I want to use bundle target with webpack, and target to node. My code depends on a library which requires fs in its namespace, like this

(ns macchiato.fs
  (:refer-clojure :exclude [exists?])
  (:require ["fs" :as fs]))
When compile with cljs.main, it said
No such namespace: fs, could not locate fs.cljs, fs.cljc, or JavaScript source providing "fs" in file /home/tianshu/.cljs/.aot_cache/1.10.914/A5608AE/macchiato/fs.cljs
But I think fs is builtin for node. What happened here and how can I make it to work?

mfikes20:02:40

@doglooksgood Hrm. If you just do (require 'fs) at a Node REPL, you generally get access to the fs builtin

mfikes20:02:52

Hunch is that you need to specify the node target in order to make this work... (this has been a while for me)

tianshu21:02:30

I think I just made it work. I don't have to use bundle target, node target works well for my case.

Colin P. Hill21:02:16

Does the arity of macros behave differently in cljs than it does in clj?

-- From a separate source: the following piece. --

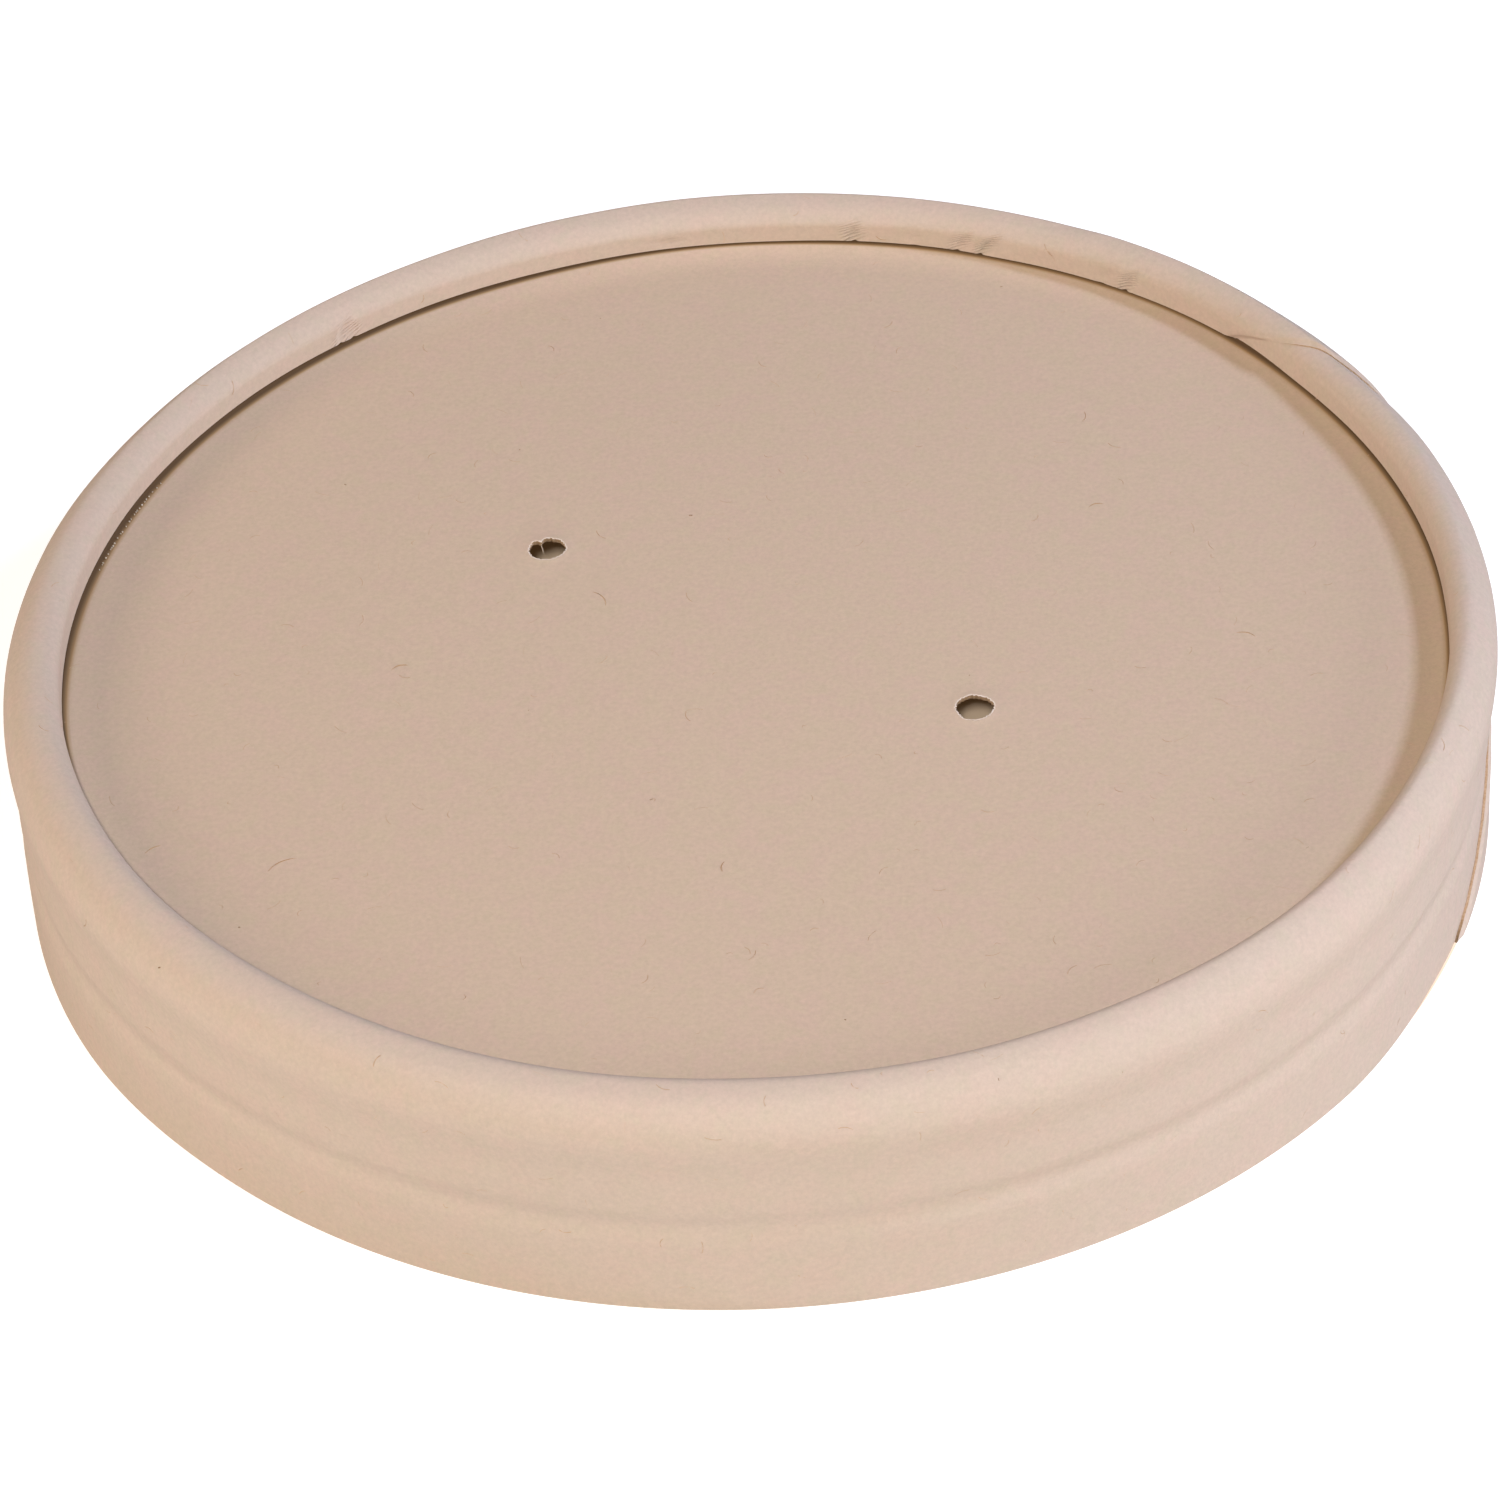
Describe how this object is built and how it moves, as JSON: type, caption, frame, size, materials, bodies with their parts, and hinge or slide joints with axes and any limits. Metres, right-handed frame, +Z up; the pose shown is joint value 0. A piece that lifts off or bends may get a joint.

I tried to define a macro with a [s] overload and a [s & ss] overload (typical pattern where the latter just invokes the former in a loop), and when I tried to invoke it with multiple arguments, I got an error saying Wrong number of args (1). Best I can figure is that it successfully expanded the 1+n-ary overload, which then invokes the 1-ary overload, and it complained because the 1-ary overload got clobbered or something.

p-himik21:02:18

What does the macro look like?

Colin P. Hill21:02:06

(defmacro my-macro
 ([s]
  ;; proprietary stuff here, seems to work fine)
 ([s & ss]
  (for [s2 (cons s ss)]
     (my-macro s))))

Colin P. Hill21:02:18

I suppose I might be blundering my reasoning about compilation steps somewhere in that second overload...

p-himik22:02:24

It won't work on CLJ either. A nice explanation: https://stackoverflow.com/a/25569059/564509

Colin P. Hill22:02:30

Oh right okay. What I attempted to write amounts to attempting to evaluate the first overload while the second is still expanding. If it ran, it would execute the for loop immediately, yielding a lazy sequence as the "syntax". Which clearly isn't right. I need to yield the code that will invoke the first overload, so that it expands on the next pass. Is that right?

Colin P. Hill22:02:56

Ah, and the reason it blew up instead of doing that wrong thing is that it lacks those hidden arguments.

Colin P. Hill22:02:04

Okay, got it. Thank you!

👍 1
Colin P. Hill22:02:18

I'm mildly curious why it can't insert those arguments in this context the way it would in other contexts, but the answer to that probably involves a deeper dive into macro internals than I want to wrap my head around right now 😆

p-himik22:02:45

I'd love to answer but I myself don't know. :)

Colin P. Hill22:02:55

Happen to know any good resources that elaborate on this bit? Feels like a good idea to familiarize myself with other macro pitfalls before I learn about them the hard way, and while I can see an intuitive sense to this I struggle to see the concrete reasons. > Instead, consider a helper function to do most of the work on behalf of the macro. Indeed, this is often a good practice for other macros as well.

p-himik22:02:45

Mm, not really sure why that would be a good practice for regular macros. clojure.core itself doesn't use that approach.

p-himik22:02:04

Off the top of my head, I know only of one other pitfall that's not immediately obvious with its fix - if you need your macro to generate code with specific symbols, you have to quote-unquote them. So e.g. to end up with just a after macro expansion, you'll have to use ~'a within a syntax quote.